Set task: Everything from the first line down to the line containing "face_gap = 0.1" should be reproduced exactly; please include nothing else.

Provided data:
# # # # #
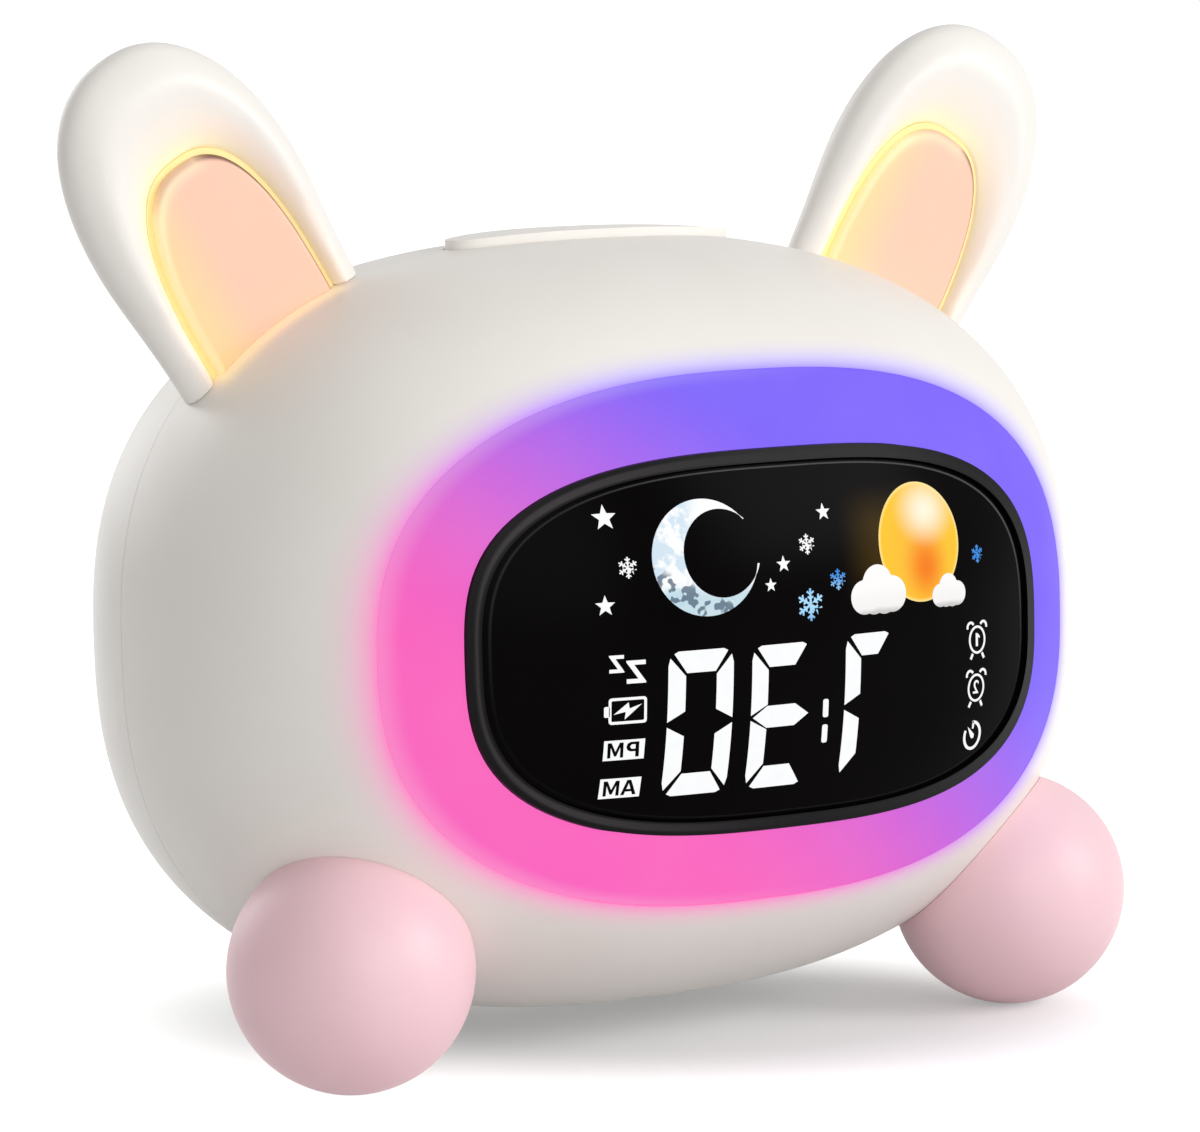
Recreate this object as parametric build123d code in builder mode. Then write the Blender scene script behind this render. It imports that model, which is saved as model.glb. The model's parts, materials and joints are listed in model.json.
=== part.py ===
from build123d import *
import os
from functools import cache
from math import atan2, copysign, cos, degrees, pi, radians, sin

# A child's alarm clock and night light with a rounded head, two lit ears, a lit ring
# round the display, two ball feet in front and two rubber feet behind.
# Millimetres. The clock stands on Z = 0 and faces -Y; +X is on the right seen from the front.

# ---- Head ----
head_half_width = 76.0
head_half_height = 56.7
front_depth = 54.1  # widest section to the front pole
rear_depth = 52.8  # widest section to the rear pole
head_roundness = 2.5  # exponent of the outline seen from the front
dome_roundness = 2.3  # exponent of the outline seen from the side
head_lean = 3.0  # degrees that the face looks up
shell_wall = 2.6
seam_setback = 5.0  # seam between the shells, behind the widest section
seam_gap = 0.1
lip_wall = 1.3  # inner lip that centres the rear shell
lip_length = 2.6
lip_root = 4.0

# ---- Face: light ring, bezel, lens ----
ring_half_width = 59.0
ring_half_height = 37.8
ring_roundness = 2.5
ring_wall = 2.4
ring_edge_width = 2.0
ring_flange_width = 2.0
ring_flange_wall = 1.6
bezel_half_width = 48.9
bezel_half_height = 27.0
bezel_roundness = 2.9
bezel_rim = 1.9
bezel_proud = 0.4
bezel_lip_width = 2.0
bezel_lip_wall = 1.6
lens_wall = 2.2
lens_setback = 0.2
face_gap = 0.1  # between neighbouring pieces of the face

# ---- Light carrier and display ----
carrier_plate = 2.0
carrier_depth_behind_lens = 17.6  # lens back at its side edge to the carrier's front
carrier_wall = 1.6
carrier_ear_places = [(38.0, 39.0), (-38.0, 39.0), (-38.0, -39.0), (38.0, -39.0)]
carrier_ear_radius = 4.0
carrier_ear_reach = 10.0
wire_slot_half_width = 12.0
wire_slot_half_height = 5.0
board_wall = 1.6
led_size = 3.5
led_height = 1.5
ring_led_count = 20
ring_board_margin = 2.5
ring_board_gap = 0.6
ring_boss_end = 1.0
display_post_height = 5.0
display_post_radius = 2.6
display_post_places = [(39.5, 6.0), (-39.5, 6.0), (-39.5, -6.0), (39.5, -6.0)]
display_gap = 1.6  # film to the lens back at the side edge
display_margin = 0.6  # display block inside the bezel's lip
film_wall = 0.3
small_led_width = 1.6
small_led_depth = 0.8
small_led_height = 0.7

# Segment wells of the display block
digit_height = 19.4
digit_width = 10.0
digit_level = -10.2
digit_pitch = 13.0
digit_group_centre = 5.0  # colon's place, between the two pairs of digits
digit_offset = 7.7  # colon to the nearest digit's centre
segment_width = 2.0
segment_end_gap = 0.4
colon_height = 2.4
colon_half_pitch = 1.9
picture_radius = 7.9
moon_place = (-14.5, 12.2)
sun_place = (23.6, 12.2)
icon_half_width = 2.4
icon_half_height = 1.3
left_icon_column = -27.4
right_icon_column = 34.4
left_icon_levels = [-2.2, -7.4, -12.8, -17.6]
right_icon_levels = [-2.7, -9.2, -15.4]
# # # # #
Answer to this problem:
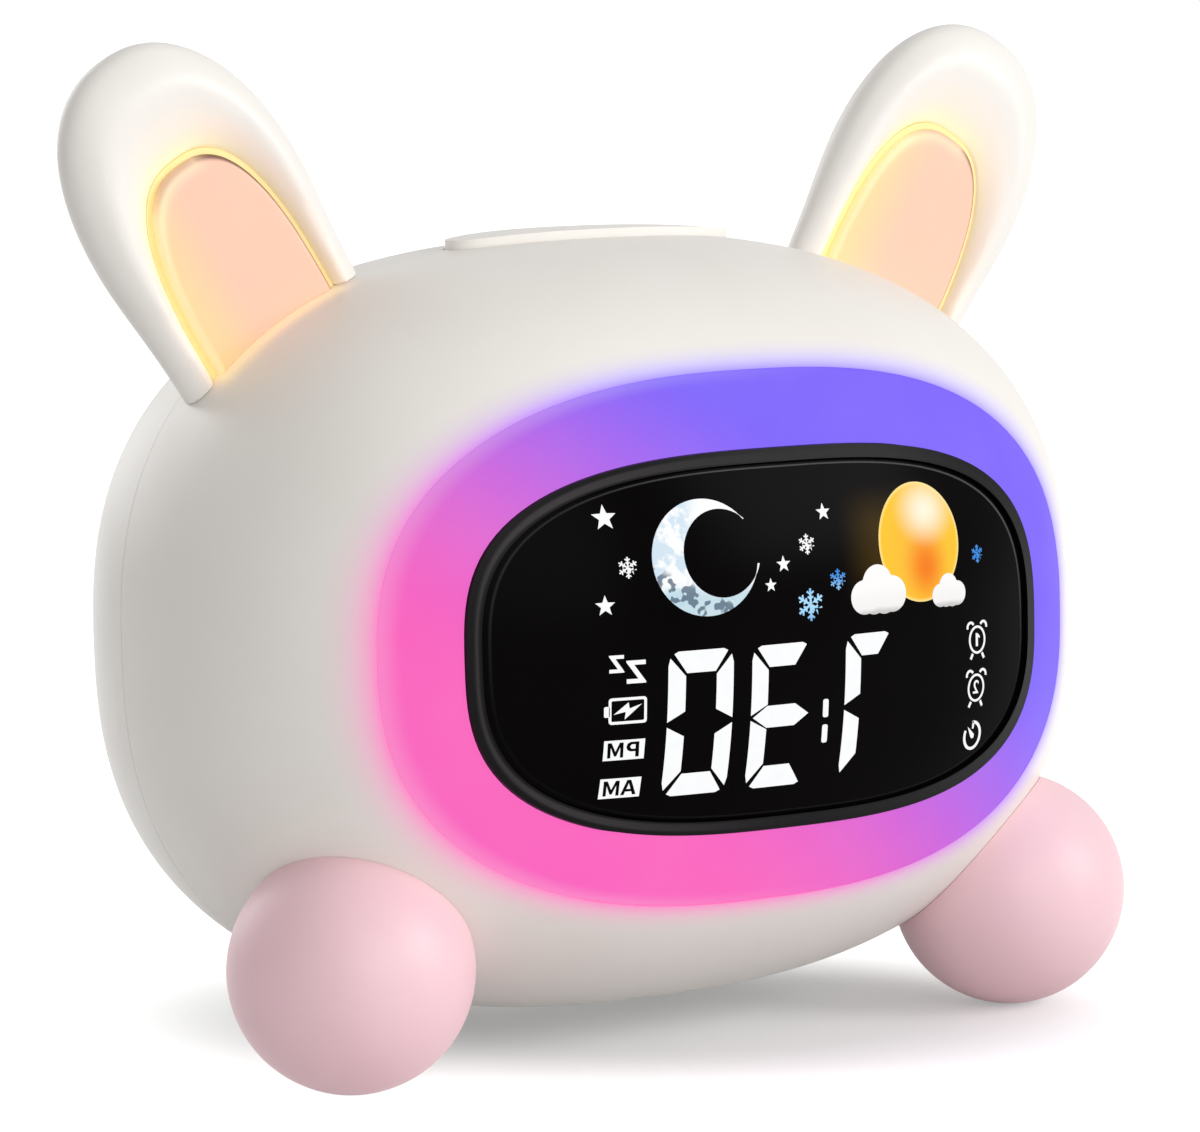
Recreate this object as parametric build123d code in builder mode. Then write the Blender scene script behind this render. It imports that model, which is saved as model.glb. The model's parts, materials and joints are listed in model.json.
=== part.py ===
from build123d import *
import os
from functools import cache
from math import atan2, copysign, cos, degrees, pi, radians, sin

# A child's alarm clock and night light with a rounded head, two lit ears, a lit ring
# round the display, two ball feet in front and two rubber feet behind.
# Millimetres. The clock stands on Z = 0 and faces -Y; +X is on the right seen from the front.

# ---- Head ----
head_half_width = 76.0
head_half_height = 56.7
front_depth = 54.1  # widest section to the front pole
rear_depth = 52.8  # widest section to the rear pole
head_roundness = 2.5  # exponent of the outline seen from the front
dome_roundness = 2.3  # exponent of the outline seen from the side
head_lean = 3.0  # degrees that the face looks up
shell_wall = 2.6
seam_setback = 5.0  # seam between the shells, behind the widest section
seam_gap = 0.1
lip_wall = 1.3  # inner lip that centres the rear shell
lip_length = 2.6
lip_root = 4.0

# ---- Face: light ring, bezel, lens ----
ring_half_width = 59.0
ring_half_height = 37.8
ring_roundness = 2.5
ring_wall = 2.4
ring_edge_width = 2.0
ring_flange_width = 2.0
ring_flange_wall = 1.6
bezel_half_width = 48.9
bezel_half_height = 27.0
bezel_roundness = 2.9
bezel_rim = 1.9
bezel_proud = 0.4
bezel_lip_width = 2.0
bezel_lip_wall = 1.6
lens_wall = 2.2
lens_setback = 0.2
face_gap = 0.1  # between neighbouring pieces of the face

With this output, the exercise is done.